The cable car ride was crowded but short-lived
High heeled shoes strictly prohibited on the Schilthorn

The Schilthorn is not the highest mountain around, but considering my lack of a stomach for crowds, I preferred it. We also saved hundreds of francs choosing it over Jungfrau--because of the Jungfrau's popularity, they give only a measly discount for GA and Swiss Pass. The Schilthorn was also the filming site of the Bond movie On Her Majesty's Secret Service and they play up that connection to the nines. The instant the cable car swung out of the Mürren station, the Bond theme song came on, and up at the peak, the observation deck sported two life-sized 2D figures: one of Bond, played only this once by George Lazenby, said to be the worst Bond ever, and one of the villain, who is clearly the inspiration for Austin Powers' Dr. Evil (I was thrilled to discover). We ate a lovely brunch with complimentary glass of Prosecco in the Piz Gloria revolving restaurant, named after the fictional evil research lab in the movie, and then ventured out on the deck. Clouds would obscure the views but then clear out a few minutes later, so we weren't disappointed. There was also a smaller observation platform that you had to hike a short distance out over the snow to get to. That was pretty scary even with the fence and handrails, so naturally I loved it. Looking out over the edge into the fog, it really seemed like an endless abyss.
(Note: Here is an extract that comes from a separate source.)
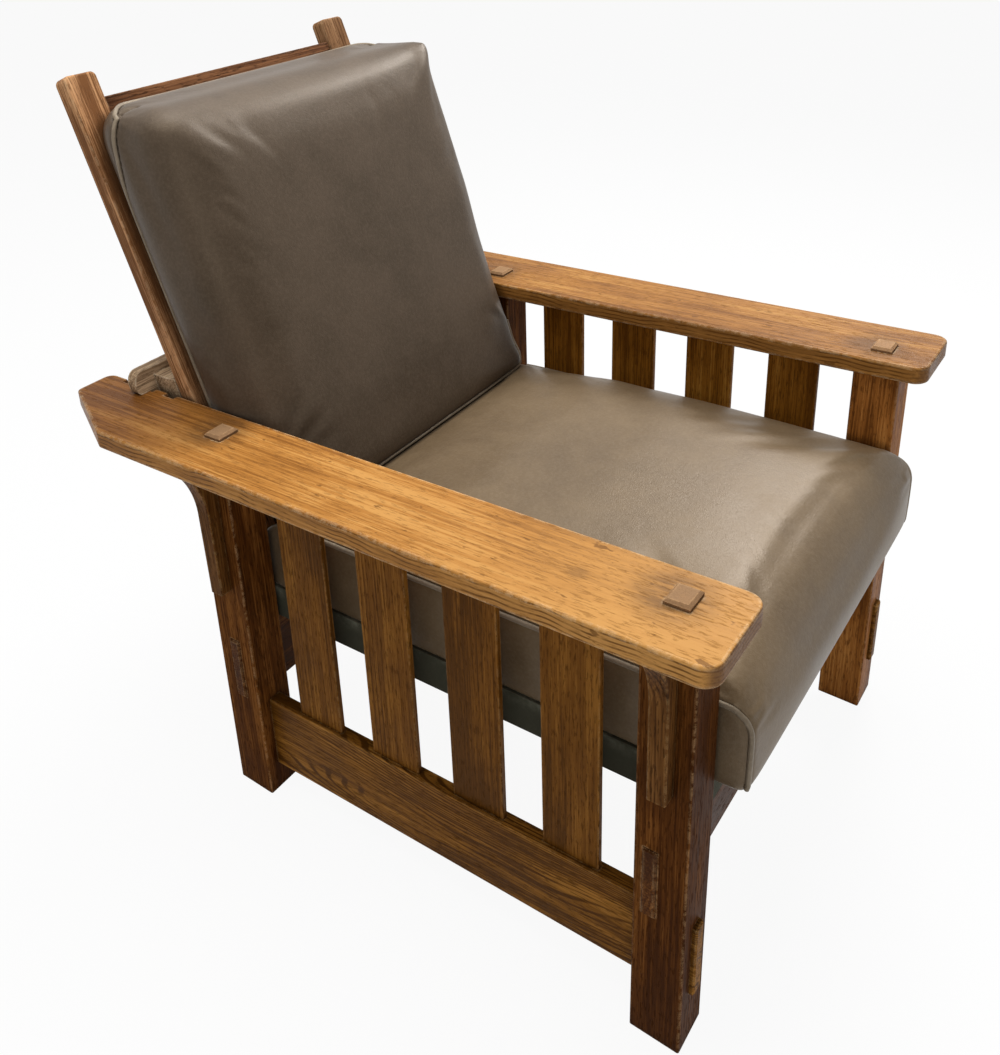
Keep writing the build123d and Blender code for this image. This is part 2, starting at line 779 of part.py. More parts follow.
def seat_section(x, fullness, draw):
    """The seat cushion's outline from the side, drawn in all round by one length."""
    low = cushion_bottom + draw
    nose = draw - cushion_nose_overhang - cushion_nose_swell * fullness
    rear = cushion_rear - draw
    front_top = cushion_edge_top + cushion_crown * fullness * cushion_front_fullness_share - draw
    crown_top = cushion_edge_top + cushion_crown * fullness + cushion_edge_bow * (1 - fullness) - draw
    junction_y = rear - cushion_junction_length
    junction_z = cushion_edge_top - cushion_junction_drop - draw
    rear_top = junction_z - cushion_rear_drop
    crown_y = nose + (junction_y - nose) * cushion_crown_place_share
    low_corner = cushion_bottom_radius * diagonal_share
    top_corner = cushion_top_radius * diagonal_share
    rear_corner = cushion_rear_radius * diagonal_share
    with BuildSketch(side(x)) as section:
        with BuildLine() as outline:
            Line((rear, low), (nose + cushion_bottom_radius, low))
            ThreePointArc(
                (nose + cushion_bottom_radius, low),
                (nose + low_corner, low + low_corner),
                (nose, low + cushion_bottom_radius),
            )
            Line((nose, low + cushion_bottom_radius), (nose, front_top - cushion_top_radius))
            ThreePointArc(
                (nose, front_top - cushion_top_radius),
                (nose + top_corner, front_top - top_corner),
                (nose + cushion_top_radius, front_top),
            )
            ThreePointArc(
                (nose + cushion_top_radius, front_top),
                (crown_y, crown_top),
                (junction_y, junction_z),
            )
            Line((junction_y, junction_z), (rear - cushion_rear_radius, rear_top))
            ThreePointArc(
                (rear - cushion_rear_radius, rear_top),
                (rear - rear_corner, rear_top - rear_corner),
                (rear, rear_top - cushion_rear_radius),
            )
            Line((rear, rear_top - cushion_rear_radius), (rear, low))
        make_face(outline.edges())
    return section.sketch


def seat_fullness(share):
    """How much of the crown the cushion has at a share of its half width."""
    return (1 - share**cushion_flat_power) ** cushion_edge_power


seat_stations = [(-share, draw) for share, draw in cushion_station_shares]
seat_stations += [(share, draw) for share, draw in reversed(cushion_station_shares)]

with BuildPart() as seat_cushion:
    seat_sections = [
        seat_section(cushion_half * share, seat_fullness(share), cushion_draw * draw)
        for share, draw in seat_stations
    ]
    loft(seat_sections, ruled=True)
save(seat_cushion, "seat_cushion")


# Back cushion
def back_section(up, width_share, thickness_share):
    """The back cushion's outline at one height, seen along the slope."""
    rear_half = back_cushion_rear_half * width_share
    welt_half = back_cushion_welt_half * width_share
    front_half = back_cushion_front_half * width_share
    edge_out = back_cushion_edge * thickness_share
    crown_out = (back_cushion_edge + back_cushion_crown) * thickness_share
    corner_out = edge_out - back_cushion_corner
    welt_out = back_cushion_welt_out * thickness_share
    side_half = (welt_half + front_half) / 2 + back_cushion_side_bulge
    corner_in = back_cushion_corner * diagonal_share
    with BuildSketch(across_back(up)) as section:
        with BuildLine() as outline:
            Line((-rear_half, -rest_gap), (rear_half, -rest_gap))
            for sign in (1, -1):
                Line((sign * rear_half, -rest_gap), (sign * welt_half, -welt_out))
                ThreePointArc(
                    (sign * welt_half, -welt_out),
                    (sign * side_half, -(welt_out + corner_out) / 2),
                    (sign * front_half, -corner_out),
                )
                ThreePointArc(
                    (sign * front_half, -corner_out),
                    (sign * (front_half - corner_in), -(edge_out - corner_in)),
                    (sign * (front_half - back_cushion_corner), -edge_out),
                )
            ThreePointArc(
                (front_half - back_cushion_corner, -edge_out),
                (0, -crown_out),
                (back_cushion_corner - front_half, -edge_out),
            )
        make_face(outline.edges())
    return section.sketch


with BuildPart() as back_cushion:
    back_sections = [
        back_section(back_cushion_lift + back_cushion_length * share, width, thickness)
        for share, width, thickness in back_cushion_station_shares
    ]
    loft(back_sections, ruled=True)
save(back_cushion, "back_cushion")
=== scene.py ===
# %% [markdown]
# A reclining armchair: an oak frame with broad flat arms, a hinged back that leans on a loose bar,
# and two leather cushions. The wooden pieces come ready made, at their real size, in the frame that
# is loaded here. This file gives every one of them its finish and makes the two cushions.
# Everything is in metres: X runs across the chair, Y from its front to its rear, and Z is up.

# %% Load the frame
import json
import math

import bpy
import numpy as np
from mathutils import Matrix, Vector


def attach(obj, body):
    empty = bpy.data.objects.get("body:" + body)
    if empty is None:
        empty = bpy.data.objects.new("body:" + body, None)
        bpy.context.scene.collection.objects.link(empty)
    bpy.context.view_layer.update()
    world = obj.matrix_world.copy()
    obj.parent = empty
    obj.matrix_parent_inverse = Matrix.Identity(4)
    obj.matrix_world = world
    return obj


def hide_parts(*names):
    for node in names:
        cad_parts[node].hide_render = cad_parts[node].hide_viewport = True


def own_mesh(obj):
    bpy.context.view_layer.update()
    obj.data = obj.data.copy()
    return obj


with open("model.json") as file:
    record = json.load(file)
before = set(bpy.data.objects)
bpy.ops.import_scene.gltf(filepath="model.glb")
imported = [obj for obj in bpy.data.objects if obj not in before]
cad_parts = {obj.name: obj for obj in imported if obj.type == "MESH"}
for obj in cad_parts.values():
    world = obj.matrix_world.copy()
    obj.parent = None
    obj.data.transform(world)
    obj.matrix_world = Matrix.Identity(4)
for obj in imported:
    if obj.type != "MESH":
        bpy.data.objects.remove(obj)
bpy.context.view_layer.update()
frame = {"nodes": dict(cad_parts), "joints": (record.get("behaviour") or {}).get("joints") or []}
bpy.ops.object.select_all(action="DESELECT")
scene = bpy.context.scene
print("pieces in the frame:", len(frame["nodes"]))

# %% [markdown]
# The rear legs are a little shorter than the front ones, so the chair leans back as it stands. Its
# seat and arms are level only in a frame of their own, which is tipped by that much. The back has a
# third frame, along its slope. Both are matrices here, so that each cushion can be modelled square
# and then put in its place in one step.

# %% The chair's own frame and the back's
REAR_LEG_CUT = 0.030
BASE_DEPTH = 0.675
STILE_THICKNESS = 0.024
PIVOT_IN_CHAIR = Vector((0.0, 0.663, 0.314))
QUARTER_TURN = math.radians(90)

joints = {joint["name"]: joint for joint in frame["joints"]}
pivot = Vector(joints["back_recline"]["pos_m"])
back_up = Vector(joints["support_bar_lift"]["axis"]).normalized()
back_out = Vector((0, -back_up.z, back_up.y))
back_lean = math.atan2(back_up.y, back_up.z)

tip_back = math.atan2(REAR_LEG_CUT, BASE_DEPTH)
tipped = Matrix.Rotation(-tip_back, 4, "X")
CHAIR = Matrix.Translation(pivot - tipped @ PIVOT_IN_CHAIR) @ tipped

back_origin = pivot + back_out * STILE_THICKNESS / 2
BACK = Matrix(((1, 0, 0), back_up, back_out)).transposed().to_4x4()
BACK.translation = back_origin
print("leans back by", round(math.degrees(tip_back), 2), "degrees, its back by", end=" ")
print(round(math.degrees(back_lean), 2))

# %% [markdown]
# The camera stands in front of the chair and to its right, a little above a standing eye, and looks
# down on it. It is turned to its heading, dipped and rolled one after the other, which is easier to
# read as three rotations than as one matrix. A camera looks straight down until it is turned up by a
# quarter. The shift slides the picture in its frame.

# %% Camera
CAMERA_PLACE = Vector((-1.1107, -0.7198, 1.2423))
CAMERA_HEADING = math.radians(52.751)
CAMERA_DIP = math.radians(24.991)
CAMERA_ROLL = math.radians(-1.434)
CAMERA_LENS = 37.3
CAMERA_SHIFT = (0.0758, -0.1872)

bpy.ops.object.camera_add()
camera = bpy.context.object
camera.name = "photo_camera"
camera.matrix_world = (
    Matrix.Translation(CAMERA_PLACE)
    @ Matrix.Rotation(-CAMERA_HEADING, 4, "Z")
    @ Matrix.Rotation(QUARTER_TURN - CAMERA_DIP, 4, "X")
    @ Matrix.Rotation(CAMERA_ROLL, 4, "Z")
)
camera.data.lens = CAMERA_LENS
camera.data.shift_x, camera.data.shift_y = CAMERA_SHIFT
scene.camera = camera
print("camera at", tuple(round(c, 3) for c in camera.location))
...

Our next stop was Birg, where we planned to hike. But they are in the middle of a big construction project to build a new observation platform there. We were the only people around and it seemed that most if not all of the hiking was closed off or if not, highly dangerous and likely fatal. We ventured a few feet down a sleety, rocky path (past a sign that said "Mountain Dangers! Hike at your own risk!") and decided against it. We caught the next cable car down to Mürren and hiked a flat but gorgeous path to Grütschalp from there, picking up some fresh Alp cheese and yogurt from a stand along the way. A really nice thing along many hiking trails and just in smaller towns in Switzerland is that people put goods out for sale on the honor system. Take what you like, but leave some cash or suffer the guilt of thievery. There was the option to do that for the cheese, but we rang the bell for service because we wanted samples. Before we could finish our treats it started to rain and there was even one huge thunderclap (had it been winter I honestly would've prepared for an avalanche). But within maybe 30 minutes everything was clear again. This kind of quick weather change proved to be common during our times hiking at higher altitudes, and it never ruined anything. We just packed ponchos.
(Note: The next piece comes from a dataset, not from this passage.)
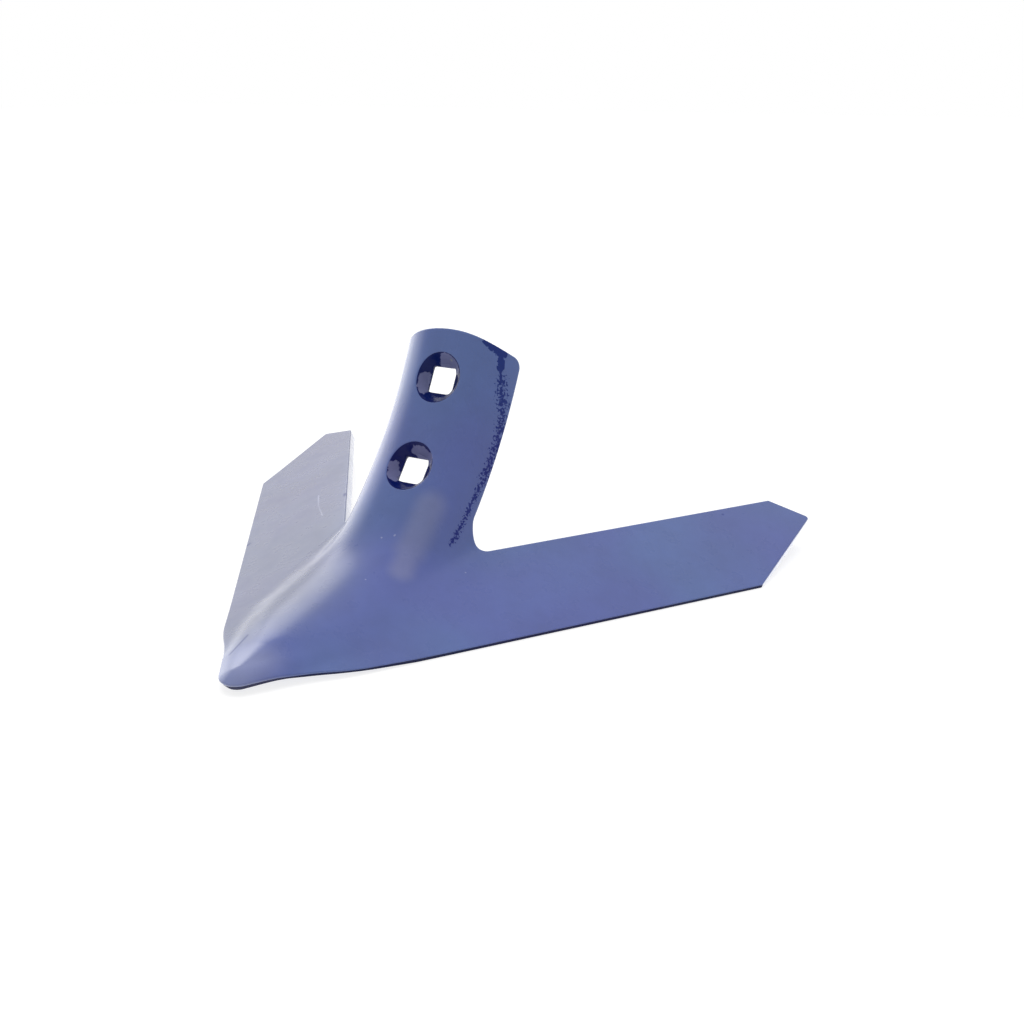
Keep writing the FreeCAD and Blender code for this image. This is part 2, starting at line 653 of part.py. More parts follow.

Thanks, but no thanks, Birg.





From Grütschalp, we rode the cable car down and made our way back to Interlaken. With some unexpected free time left in the day, we departed from my itinerary and decided to try the Harderbahn. A funicular that was built during Interlaken's Victorian tourism glory days, it winds up the hill like an incredibly slow roller coaster to a great view of the two lakes (Thunersee and Brienzersee). But it was miserably crowded and too expensive for what it was, in my opinion. I wouldn't do it again. Then we rode back down, wandered around the city of Interlaken, had cheap sandwiches for dinner and grabbed some beers at Coop Pronto for the train ride home. I was excited for my parents to experience drinking beer openly on the street and in the trains, so when I saw the Coop I just went right in. But it was brimming with tourists who spoke neither English nor German and many of whom had no Swiss francs but couldn't communicate with the cashier well enough to understand that Euro paper is accepted but not Euro coins. I waited probably 15 minutes to buy three beers, CHF 1.80 each. Bah! Tourists.

We spent the next day in Basel again because Juna's contemporary trombone group was playing a concert. In the morning my parents and I went to the Spielzeug (toy) Museum, where my Mom enjoyed the intricate dollhouse setups (my favorite was a miniature amusement park with rides that actually functioned) and found some Steiff stuffed animals she used to have as a kid. She was ecstatic. Then my parents went to the Tinguely Museum by themselves while I taught some piano lessons. I think the Swiss transit system is easy to figure out, but they kept saying how glad they were that Juna and I were there to manage all the train transfers. Still, they navigated the bus route all by themselves with no problem. That night, we went to Juna's concert where my parents got to hear world premieres by some great young composers and afterwards eat bratwurst and meet international students from all over (Germany, Poland, Serbia, England, the Netherlands, off the top of my head). They really enjoyed the whole evening, and it helped remind me how cool it is to live in Basel.